Fausse avarie sous-marine

Une guerre (très) froide en mer Baltique? Rien de neuf pour les analystes et les experts des questions de défense, attentifs aux allées et venues des sous-marins russes, mais aussi à leurs démonstrations de force ou à leurs ruses. 

En août 2021, un sous-marin nucléaire russe, le K-266 Orel, est soupçonné d’avoir simulé un dommage dans les eaux du Danemark. Aussitôt, l’alerte est donnée et une opération militaire d’ampleur est déclenchée, comme cela avait été le cas en 2014. Des bateaux furtifs, des dragueurs de mines et des hélicoptères quadrillent la surface de cette mer de 377'000 km2 qui nargue le cercle polaire. Depuis, le branle-bas de combat est quasi permanent.

Pavillon de complaisance

La question soulevée par l’affaire du câble électrique reliant la Finlande à l’Estonie, tombé pile en panne le jour de Noël, n’est toutefois pas du même ordre. Le danger, ici, ne vient pas de navires militaires classiques. Le pétrolier arraisonné par les autorités finlandaises, l’Eagle S, est immatriculé dans les îles Cook, une terre connue pour ses pavillons de complaisance prisée des armateurs. Il transportait officiellement «de l’essence sans plomb chargée dans un port russe».

Le câble incriminé pourrait avoir été endommagé par l’ancre du vaisseau. Mais quelle était la vraie mission de ce navire? Il ferait partie d’une force navale dédiée au ciblage des infrastructures énergétiques et de communication dans le contexte de la «guerre hybride» entre la Russie et les pays occidentaux. 

Quelques semaines plus tôt, fin novembre, un navire chinois, le Yi Peng 3 avait été poursuivi, intercepté et arraisonné par le navire de la marine danoise Y311 Søløven, après la destruction de deux câbles de télécommunications sous-marins reliant la Finlande à l’Allemagne, et la Suède à la Lituanie.

Interdépendance régionale

La fragilité de cette région tient son interdépendance à la proximité du territoire russe, et à la fine connaissance de la Baltique par la marine de l’ex-URSS. «Couvrant près d’un tiers de la superficie de l’UE, mais seulement 17,9% de la population de l’UE, la région de la mer Baltique englobe un groupe de pays caractérisés par un haut degré d’interdépendance, avec une tradition de coopération remontant à la fin du Moyen Âge et à la Ligue hanséatique» résume, un tantinet poétique, l’introduction à la stratégie de l’UE adoptée en octobre 2022, quelques mois après l’assaut russe sur Kiev. Or, la réalité est que cet ensemble n’était pas prêt à être le théâtre d’une nouvelle guerre froide.
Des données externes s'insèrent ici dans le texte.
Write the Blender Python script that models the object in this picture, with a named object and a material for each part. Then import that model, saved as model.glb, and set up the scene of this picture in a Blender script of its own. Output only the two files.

«La suspension de la coopération avec la Russie et le Bélarus à la suite de l’invasion de l’Ukraine par Moscou a créé un obstacle à la résolution des principaux problèmes de la région», poursuit le rapport de l’UE. Lequel s’inquiète, outre des tensions militaires, du fait que «la Russie ne participe plus aux efforts collectifs de lutte contre la pollution». En bref: tout, de l’écosystème naturel aux infrastructures sous-marines, est très vulnérable en mer Baltique.
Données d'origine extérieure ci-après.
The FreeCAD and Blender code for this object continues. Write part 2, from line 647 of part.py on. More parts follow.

Deux accidents en novembre

Les accidents survenus en novembre dernier sur deux de ses câbles sous-marins, C-LIon et BCS East-West Interlink, n’ont pas encore été élucidés. Prudente, l’association européenne des câbles sous-marins (European Subsea Cables Association), un organisme industriel, affirme qu’il n’y a pas suffisamment de preuves pour tirer une conclusion claire. Reste que la géographie des lieux démontre le risque. De nombreux câbles de courte distance posés sur les fonds marins sont alimentés à partir de hangars côtiers et de petites stations faciles à viser et à mettre hors d’usage.

Comment les protéger? La nouvelle Haute représentante de l’Union pour la politique étrangère, l’ancienne Première ministre estonienne Kaja Kallas, a promis un plan, assorti de sanctions contre la fameuse «flotte russe fantôme» qui compterait de 600 à 800 cargos, dont quelques-uns équipés d’équipements de haute technologie pour l’espionnage et le sabotage.